## Getting started in Colab



1.  Log into your (Lyon) Google account

2.  Open [https://colab.research.google.com](https://colab.research.google.com)

3.  Select `New notebook`.

4.  At the top, change `Untitled` in the title to `ColabDemo`.

5.  You're on a free (virtual) Linux server (see sidebar).

6.  Enter `CTRL + ALT + T` or select `+Text` for a text block.

7.  This is *Markup*, a minimal layout language like HTML.

8.  Create a headline: `# Import CSV data as DataFrame`

9.  Enter `CTRL + ALT + I` or select `+Code` for a code block.

10. Text and code blocks can be moved up and down.

11. The code block is an *IPython* shell that sits on top of the Python
    shell, which is a terminal for the Python interpreter, which
    runs your commands right away.

12. IPython allows you to practice interactive computing. For example,
    you can import CSV files, print them as a table and get summary
    stats information:



In [1]:
import pandas as pd
df = pd.read_csv("./sample_data/california_housing_test.csv")

1.  In Colab, run a code block with `CTRL + ENTER` or with `SHIFT + ENTER`
    (creates a new code block below it). This is just like in Snap!
    which is also an *interpreted* language (written in JavaScript and
    compiled to an HTML5 executable).

2.  You can print the data frame as a table by typing its name:



In [1]:
df

1.  You can see that there are 3000 rows or records and 9 columns or
    features describing the CA housing market. You can quickly get
    statistical information on this dataset:



In [1]:
df.describe()

1.  You recognize the total count (number of entries or records or
    rows), the average, the minimum and maximum. Without more
    information about these data (units) this means little. It does
    however, not make sense to average over longitude and latitude.

2.  This command limits the function to the columns 3 through 9
    (excluding columns 1-2): the notation between the [ ] uses the
    'slicing' operator to subset the rows and columns:



In [1]:
df.iloc[:,2:9].describe()

1.  In fact there are three operators and two functions at work here:
    1.  The dot operator to extract methods/functions
    2.  The [] operator to index the data frame
    3.  The , operator to separate rows and columns
    4.  The : operator to slice off rows and columns
    5.  The `iloc[]` method to identify a data frame value based on index
    6.  The `describe()` method to compute a stats summary

2.  In IPython, you can quickly make plots using the `matplotlib`
    library, which contains a module `pyplot`, which in turn contains
    plotting functions like `boxplot` or `scatter`:



In [1]:
import matplotlib.pyplot as plt
plt.boxplot(df[:100]['median_house_value'],vert=False)
plt.show()

1.  In the last code block, we imported the plotting library
    `matplotlib` and the `pyplot` module in it, and told Python to plot a
    boxplot for one variable/column only, the median house value, and
    to restrict the plot to the first 100 records (i.e. locations).

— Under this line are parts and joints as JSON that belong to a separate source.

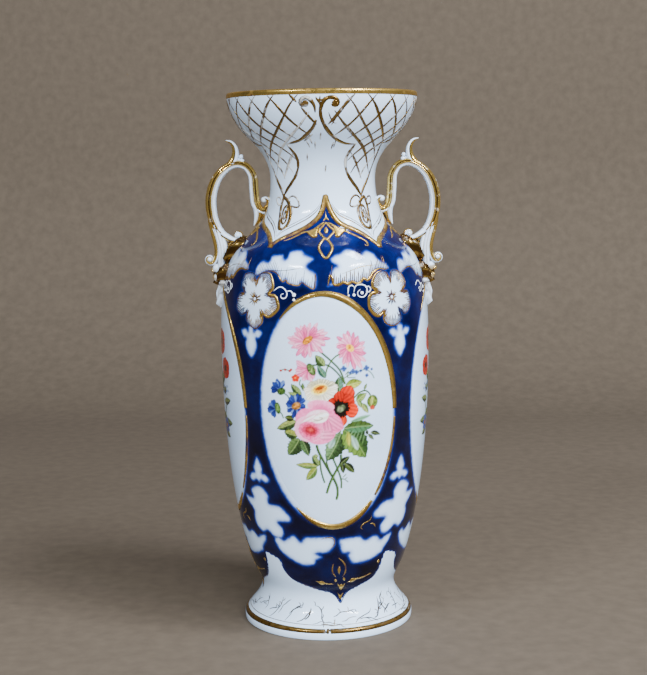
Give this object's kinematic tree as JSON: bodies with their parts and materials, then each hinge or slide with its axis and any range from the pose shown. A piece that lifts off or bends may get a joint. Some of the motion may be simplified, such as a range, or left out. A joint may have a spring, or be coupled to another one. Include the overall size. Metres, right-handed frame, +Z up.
{
  "type": "flower vase",
  "caption": "Tall porcelain flower vase with a flaring mouth, narrow waist, barrel body, spreading foot and two scrolled ear handles.",
  "frame": {"origin": "centre of the foot's resting plane, on the vase's axis", "axes": "+Z up along the vase's axis, +X through the right-hand handle as the painted front is seen, -Y out of the painted front"},
  "size_m": [0.169, 0.1492, 0.38],
  "materials": {
    "glazed_porcelain": "clear gloss glaze",
    "cobalt_ground": "gloss, underglaze cobalt blue with reserved white leaves and flowers",
    "marbled_porcelain": "gloss, fine brown painted veins",
    "worn_gilding": "burnished gilding over glaze, worn to brown and white",
    "enamel": "semi-gloss overglaze enamel flowers"
  },
  "bodies": {
    "root": {"foot": "marbled_porcelain", "body": "cobalt_ground", "neck": "glazed_porcelain", "left_loop": "worn_gilding", "left_horn": "worn_gilding", "left_berries": "glazed_porcelain", "left_knot": "worn_gilding", "left_inner_scroll": "glazed_porcelain", "left_outer_scroll": "worn_gilding", "left_stem": "glazed_porcelain", "left_leaf_boss": "worn_gilding", "left_sprig": "worn_gilding", "left_pendant": "glazed_porcelain", "right_loop": "worn_gilding", "right_horn": "worn_gilding", "right_berries": "glazed_porcelain", "right_knot": "worn_gilding", "right_inner_scroll": "glazed_porcelain", "right_outer_scroll": "worn_gilding", "right_stem": "glazed_porcelain", "right_leaf_boss": "worn_gilding", "right_sprig": "worn_gilding", "right_pendant": "glazed_porcelain"}
  },
  "joints": []
}
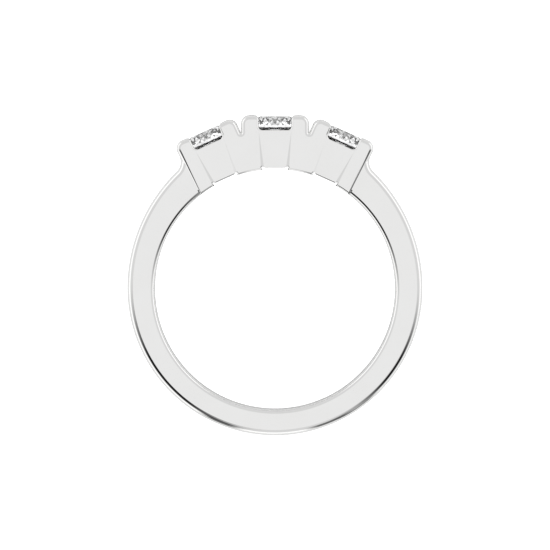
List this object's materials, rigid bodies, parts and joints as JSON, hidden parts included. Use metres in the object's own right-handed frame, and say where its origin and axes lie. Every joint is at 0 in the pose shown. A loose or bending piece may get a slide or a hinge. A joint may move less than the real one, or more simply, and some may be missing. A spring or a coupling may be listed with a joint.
{
  "type": "three stone ring",
  "caption": "Finger ring in polished white metal: a flat-sided shank with three four-claw heads in a row, each holding a round brilliant cut stone.",
  "frame": {"origin": "centre of the finger hole, half way along its width", "axes": "+Z along the finger, through the finger hole; +Y from the centre of the hole to the middle stone; +X along the row of stones, to the right as seen from +Z with +Y up"},
  "size_m": [0.021, 0.0228, 0.0046],
  "materials": {
    "white_metal": "mirror polished white gold",
    "clear_stone": "polished colourless facets"
  },
  "bodies": {
    "root": {"ring_metal": "white_metal", "stone_left": "clear_stone", "stone_middle": "clear_stone", "stone_right": "clear_stone"}
  },
  "joints": []
}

2.  The `plt.show()` command indicates that there's a difference, to
    Python, between making the plot and displaying it, or sending it
    to the standard output.

3.  You can see in the box plot that there are five 'outliers', houses
    that are much more valuable than the rest, in this data, and that
    the middle magnitude (or median) is at around 180,000 USD
    (i.e. half the houses (except the outliers) are less, the other
    half more expensive.

4.  Another useful plot is the scatterplot - that's what we did in the
    R programming language for the `mtcars` dataset and the variables
    `mpg` vs. `wt` (miles per gallon vs. car weight). Now, we plot the
    median income as a function of the house value - and we expect
    them to be *positively correlated*, that is to increase together:



In [1]:
plt.scatter(df.median_house_value,df.median_income)
plt.show()

1.  It's hard to see anything in this plot (there are 3000 values
    here, one for each record) so let's reduce the number of
    (x,y)-values to 100 each:



In [1]:
plt.scatter(df.median_house_value[:100],df.median_income[:100])
plt.show()

1.  We can customize this plot minimally by adding labels and a title:



In [1]:
plt.scatter(df.median_house_value[:100],df.median_income[:100])
plt.xlabel('Median Income')
plt.ylabel('Median House Value')
plt.title('Scatterplot: Median Income vs. Median House Value')

1.  IPython/Colab has a lot more power, e.g. there are many 'magic
    commands' with additional information. For example, enter `%whos`
    now for a list of all the user-defined variables and functions
    that you created in this notebook session.

This concludes the demonstration of Colab's IPython capabilities.